A state court judge on July 27 issued a temporary restraining order, blocking a Wyoming abortion ban the day the prohibition was set to go into effect.

In the order, Teton County District Court Judge Melissa Owens pointed to “ambiguity” in the law about when providers can perform abortions needed in their “appropriate medical judgment.” The judge also pointed to the lack of “guidance” for when providers can perform abortions in cases of incest or sexual assault, raising questions about whether a patient’s word alone is sufficient or if a provider must wait until charges are filed. She also said that parts of the law appear to conflict with the Wyoming constitution.

The lawsuit was filed Monday by two physicians, an abortion access fund, a clinic, and two individual women of reproductive age. The challengers claim that the ban violates Wyoming’s Constitution, alleging that it tramples on its protections for due process, equality, privacy and other rights.

The law – which includes exemptions for incest, sexual assault or “serious risk of death or of substantial and irreversible physical impairment” – was a trigger law set in motion by the US Supreme Court opinion last month ending constitutional protections for abortion. Under the law, the ban could be implemented five days after certification from the governor, which happened on Friday.

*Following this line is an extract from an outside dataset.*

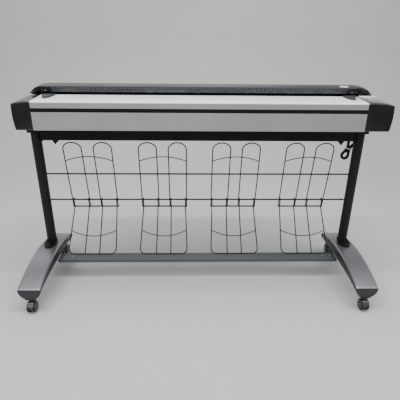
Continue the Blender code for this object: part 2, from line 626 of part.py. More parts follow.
def make_inside(paint):
    deck = boxes_mesh("deck", [((-0.740, TABLE_BACK + 0.002, 0.9948), (0.740, 0.3135, 0.9978))])
    glass_y = (ROLLER_Y[0] + 0.026, ROLLER_Y[1] - 0.026)
    cuts = [boxes_mesh("cut", [((-0.705, y - 0.0115, 0.98), (0.705, y + 0.0115, 1.01))]) for y in ROLLER_Y]
    cuts.append(boxes_mesh("cut", [((-0.700, glass_y[0], 0.98), (0.700, glass_y[1], 1.01))]))
    add("base_deck", combined_mesh("base_deck", deck, cuts, "DIFFERENCE"), paint["lid_grey"])
    glass = [((-0.6997, glass_y[0] + GAP, 0.9945), (0.6997, glass_y[1] - GAP, 0.9992))]
    add("scan_glass", boxes_mesh("scan_glass", glass), paint["glass"])
    bar = boxes_mesh("bar", [((-0.695, 0.145, 0.950), (0.695, 0.163, 0.964))])
    modules = []
    for i in range(5):
        x, y = 0.272 * (i - 2), 0.154 + (0.014 if i % 2 else -0.014)
        modules.append(boxes_mesh("module", [((x - 0.150, y - 0.0133, 0.960),
                                              (x + 0.150, y + 0.0133, 0.9935))]))
    add("sensor_bar", combined_mesh("sensor_bar", bar, modules), paint["cap_black"])
    floor = BODY_BOTTOM + WALL + GAP
    board = boxes_mesh("board", [((0.300, -0.100, floor + 0.008), (0.620, 0.080, floor + 0.0096))])
    chips = [((0.340, -0.060), (0.380, -0.020), 0.016), ((0.460, -0.020), (0.500, 0.040), 0.014),
             ((0.560, 0.030), (0.600, 0.072), 0.020)]
    parts = [boxes_mesh("chip", [((*low, floor + 0.009), (*high, floor + top))]) for low, high, top in chips]
    for x in (0.310, 0.610):
        for y in (-0.090, 0.070):
            parts.append(boxes_mesh("spacer", [((x - 0.004, y - 0.004, floor),
                                                (x + 0.004, y + 0.004, floor + 0.009))]))
    add("main_board", combined_mesh("main_board", board, parts), paint["board_green"])
    supply = [((0.020, -0.095, floor), (0.230, 0.015, floor + 0.045))]
    add("power_supply", boxes_mesh("power_supply", supply, 0.002), paint["steel"])


# ---- Drive --------------------------------------------------------------------------------
def roller_profile(radius, sleeve, shaft, ends, sleeves=6, half=0.695):
    """Half section of a roller: rubber sleeves on a core, with a thin shaft at each end."""
    left, right = ends
    profile = [(left, shaft), (-half - 0.012, shaft)]
    pitch = 2 * half / sleeves
    for i in range(sleeves):
        start = -half + i * pitch
        end = start + sleeve
        profile += [(start, shaft + 0.001), (start, radius), (end, radius), (end, shaft + 0.001)]
    return [*profile, (half + 0.012, shaft), (right, shaft)]


def make_drive(paint):
    pulley_start = PULLEY_X[0] - 0.004
    pulley = [(pulley_start, SHAFT_RADIUS), (pulley_start, PULLEY_RADIUS), (PULLEY_X[1], PULLEY_RADIUS),
              (PULLEY_X[1], SHAFT_RADIUS)]
    plain = roller_profile(ROLLER_RADIUS, 0.20, SHAFT_RADIUS, (PULLEY_X[1], 0.7455))
    for name, y in zip(("front_drive_roller", "rear_drive_roller"), ROLLER_Y):
        roller = turned_mesh(name, pulley + plain, "X", (0, 0, 0), 12)
        add(name, roller, paint["rubber"], (0, y, ROLLER_Z), smooth=40)
    y, z = MOTOR
    can = [(-0.7405, 0.018), (-0.700, 0.018), (-0.699, 0.015), (-0.690, 0.015)]
    motor = turned_mesh("drive_motor", can, "X", (0, y, z), 16)
    add("drive_motor", motor, paint["steel"], smooth=40)
    wheel = [(pulley_start, MOTOR_PULLEY_RADIUS), (PULLEY_X[1], MOTOR_PULLEY_RADIUS),
             (PULLEY_X[1], 0.003), (-0.7410, 0.003)]
    turned = turned_mesh("motor_pulley", wheel, "X", (0, 0, 0), 14)
    add("motor_pulley", turned, paint["steel"], (0, y, z), smooth=40)
    add("drive_belt", belt_mesh(), paint["rubber"])


def hull_outline(points):
    """The convex outline around the points, counterclockwise."""
    def half(ordered):
        line = []
        for p in ordered:
            while len(line) > 1 and ((line[-1][0] - line[-2][0]) * (p[1] - line[-2][1])
                                     - (line[-1][1] - line[-2][1]) * (p[0] - line[-2][0])) <= 1e-12:
                line.pop()
            line.append(p)
        return line[:-1]

    ordered = sorted(set(points))
    return half(ordered) + half(ordered[::-1])


def belt_mesh():
    """A flat belt drawn tight round both roller pulleys and the motor's."""
    def around(clear):
        points = []
        wheels = [((y, ROLLER_Z), PULLEY_RADIUS) for y in ROLLER_Y] + [(MOTOR, MOTOR_PULLEY_RADIUS)]
        for centre, radius in wheels:
            points += arc(centre, radius + clear, 0, 360, 20)[:-1]
        return hull_outline(points)

    low, high = PULLEY_X[0] - 0.003, PULLEY_X[1] - 0.001
    outer = prism_mesh("outer", around(GAP + 0.0003 + BELT_THICKNESS), "X", low, high)
    inner = prism_mesh("inner", around(GAP + 0.0003), "X", low - 0.01, high + 0.01)
    return combined_mesh("drive_belt", outer, [inner], "DIFFERENCE")


# ---- Lid ----------------------------------------------------------------------------------
def lid_section(x):
    """The lid's outer line at one place along its length, front to back."""
    low, high = LID_END_X
    beyond = max(0.0, x - (high - LID_ROUND), (low + LID_ROUND) - x) / LID_ROUND
    rise = 1 - min(beyond, 1.0) ** 2.2
    back = LID_SWEEP * (1 - rise)
    lip = LID_LIP if abs(x) < BODY_X - 0.001 else LID_BASE
    section = []
    for y, z in ((LID_FRONT_Y, lip), *LID_LINE):
        level = LID_BASE + (z - LID_BASE) * max(rise, 0.12)
        section.append((y + back * (1 - (y - LID_FRONT_Y) / (LID_LINE[-1][0] - LID_FRONT_Y)), level))
    return section


def make_lid(paint):
    low, high = LID_END_X
    rounding = [LID_ROUND * (1 - math.cos(math.radians(a))) for a in (0, 18, 36, 54, 72, 90)]
    inner = BODY_X - 0.0005
    places = [low + r for r in rounding] + [-inner - 0.001, -inner + 0.001, -0.37, 0.0, 0.37, inner - 0.001,
                                            inner + 0.001] + [high - r for r in reversed(rounding)]
    shape = bmesh.new()
    rows = [[shape.verts.new((x, y, z)) for y, z in lid_section(x)] for x in sorted(places)]
    for near, far in zip(rows, rows[1:]):
        for j in range(len(near) - 1):
            shape.faces.new((near[j], far[j], far[j + 1], near[j + 1]))
    bmesh.ops.recalc_face_normals(shape, faces=shape.faces)
    if sum(face.normal.z for face in shape.faces) < 0:
        bmesh.ops.reverse_faces(shape, faces=shape.faces)
    mesh = bpy.data.meshes.new("lid_shell")
    shape.to_mesh(mesh)
    shape.free()
    lid = add("lid_shell", mesh, paint["lid_grey"], smooth=35)
    skin = lid.modifiers.new("Solidify", "SOLIDIFY")
    skin.thickness = 0.0018
    skin.offset = -1

    guide = [(LID_FRONT_Y + 0.0030, 1.0100), (LID_FRONT_Y + 0.0030, LID_LIP - 0.0020),
             (LID_FRONT_Y + 0.0100, LID_LIP + 0.0005),
             (LID_FRONT_Y + 0.020, PAPER_Z + LID_GAP)]
    add("lid_guide", prism_mesh("lid_guide", guide, "X", -0.744, 0.744), paint["cap_black"])
    floor = PAPER_Z + LID_GAP
    plate = boxes_mesh("plate", [((-0.715, 0.090, floor), (0.715, 0.218, floor + 0.005))])
    cheeks = [boxes_mesh("cheek", [((x - 0.004, 0.060, floor), (x + 0.004, 0.248, 1.0165))])
              for x in (-0.711, 0.711)]
    bores = [turned_mesh("bore", [(-0.73, 0.0034), (0.73, 0.0034)], "X", (0, y, PRESS_Z), 12)
             for y in ROLLER_Y]
    carrier = combined_mesh("carrier", combined_mesh("solid", plate, cheeks), bores, "DIFFERENCE")
    add("pressure_plate", carrier, paint["plain_white"])
    for name, y in zip(("front_pressure_roller", "rear_pressure_roller"), ROLLER_Y):
        profile = roller_profile(PRESS_RADIUS, 0.20, 0.003, (-0.7145, 0.7145), half=0.690)
        add(name, turned_mesh(name, profile, "X", (0, 0, 0), 12), paint["rubber"], (0, y, PRESS_Z), smooth=40)


# ---- Socket and data lead -----------------------------------------------------------------
def make_lead(paint):
    socket = boxes_mesh("socket", [((0.775, 0.205, 0.840), (0.840, 0.285, BODY_BOTTOM - GAP))], 0.002)
    gland = turned_mesh("gland", [(0.8368, 0.0055), (0.845, 0.0062)], "Z", (*LEAD_ROUTE[0][:2], 0), 12)
    add("socket_box", combined_mesh("socket_box", socket, [gland]), paint["cap_black"])
    lead = tube_curve("data_lead", smooth_route(LEAD_ROUTE, 5), LEAD_RADIUS, 2)
    add_curve("data_lead", lead, paint["cord_black"])

    half, waist, fold = HANK_WIDTH / 2, HANK_WAIST / 2, HANK_LENGTH / 2 - HANK_WIDTH / 2
    inner = HANK_HOLE / 2

    def flank(wide, narrow, z):
        return narrow + (wide - narrow) * (1 - math.cos(math.pi * z / fold)) / 2

    outline = arc((0, fold), half, 0, 180, 12)
    outline += [(-flank(half, waist, z), z) for z in (fold * t / 5 for t in range(4, -5, -1))]
    outline += arc((0, -fold), half, 180, 360, 12)
    outline += [(flank(half, waist, z), z) for z in (fold * t / 5 for t in range(-4, 5))]
    solid = prism_mesh("solid", outline, "Y", -HANK_DEPTH / 2, HANK_DEPTH / 2)
    eye = arc((0, fold), inner, 0, 180, 8)
    eye += [(-flank(inner, 0.0001, z), z) for z in (fold * t / 5 for t in (4, 3, 2))]
    eye += [(flank(inner, 0.0001, z), z) for z in (fold * t / 5 for t in (2, 3, 4))]
    through = [prism_mesh("through", [(x, way * z) for x, z in eye], "Y", -HANK_DEPTH, HANK_DEPTH)
               for way in (-1, 1)]
    hank = combined_mesh("data_lead_hank", solid, through, "DIFFERENCE")
    lean = Matrix.Rotation(HANK_LEAN, 4, "Y")
    hank.transform(lean)
    add("data_lead_hank", hank, paint["cord_black"], HANK_CENTRE, smooth=40)
    clear = GAP + 0.0002
    band = boxes_mesh("band", [((-waist - 0.0022, -HANK_DEPTH / 2 - 0.0018, -0.003),
                                (waist + 0.0022, HANK_DEPTH / 2 + 0.0018, 0.003))])
    bore = boxes_mesh("bore", [((-waist - clear, -HANK_DEPTH / 2 - clear, -0.01),
                                (waist + clear, HANK_DEPTH / 2 + clear, 0.01))])
    tie = combined_mesh("lead_tie", band, [bore], "DIFFERENCE")
    tie.transform(lean)
    add("lead_tie", tie, paint["tie_white"], HANK_CENTRE)
    grip = boxes_mesh("grip", [((-0.008, 0, -0.017), (0.008, 0.008, 0.010))], 0.0012)
    nose = boxes_mesh("nose", [((-0.006, 0.0018, -0.029), (0.006, 0.0062, -0.015))])
    plug = combined_mesh("plug", grip, [nose])
    plug.transform(lean)
    x, y, z = HANK_CENTRE
    add("lead_connector", plug, paint["cap_black"], (x + 0.006, y + HANK_DEPTH / 2 + 0.0025, z + 0.002))


def smooth_route(points, per_span):
    """Points along a smooth curve through the route's points."""
    places = [Vector(p) for p in points]
    places = [places[0] * 2 - places[1], *places, places[-1] * 2 - places[-2]]
    found = []
    for a, b, c, d in zip(places, places[1:], places[2:], places[3:]):
        for i in range(per_span):
            t = i / per_span
            found.append(0.5 * (2 * b + (c - a) * t + (2 * a - 5 * b + 4 * c - d) * t**2
                                + (3 * b - a - 3 * c + d) * t**3))
    return [*found, places[-2]]


def add_curve(name, curve, paint):
    made = bpy.data.objects.new(name, curve)
    bpy.context.scene.collection.objects.link(made)
    curve.materials.append(paint)


def main():
    for obj in list(bpy.data.objects):
        bpy.data.objects.remove(obj)
    paint = make_materials()
    make_stand(paint)
    make_racks(paint)
    make_casters(paint)
    make_body(paint)
    make_end_caps(paint)
    make_control_panel(paint)
    make_inside(paint)
    make_drive(paint)
    make_lid(paint)
    make_lead(paint)


main()
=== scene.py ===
"""The looks of the wide-format sheet scanner: finishes, fine shapes, data lead, camera and light."""
import math

import bmesh
import bpy
from mathutils import Matrix, Vector


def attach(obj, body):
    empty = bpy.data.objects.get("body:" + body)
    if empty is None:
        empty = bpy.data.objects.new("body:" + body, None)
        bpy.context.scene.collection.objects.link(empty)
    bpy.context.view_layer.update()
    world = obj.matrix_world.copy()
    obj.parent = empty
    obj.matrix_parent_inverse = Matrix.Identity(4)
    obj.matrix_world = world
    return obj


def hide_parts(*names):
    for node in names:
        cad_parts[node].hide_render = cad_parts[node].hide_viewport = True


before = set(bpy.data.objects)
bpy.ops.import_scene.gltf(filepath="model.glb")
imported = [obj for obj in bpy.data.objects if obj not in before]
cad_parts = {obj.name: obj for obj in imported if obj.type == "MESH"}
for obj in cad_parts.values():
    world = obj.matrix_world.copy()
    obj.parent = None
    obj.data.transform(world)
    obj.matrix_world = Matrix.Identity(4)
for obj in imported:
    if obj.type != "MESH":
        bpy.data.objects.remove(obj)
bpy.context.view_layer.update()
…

“This action was not unexpected, but because of it I cannot comment on ongoing litigation,” Gov. Mark Gordon, a Republican, said in a statement to CNN after a Wednesday court hearing where the judge ruled that she was temporarily halting enforcement of the law. “The Attorney General is poised to defend the state’s position.”

Julie Burkhart – founder and president of Wellspring Health Access, the clinic challenging the law – said Wednesday that the judge’s move, while “only a temporary victory, ensures that abortion care remains legal in Wyoming for the time being.”

This story has been updated with additional developments.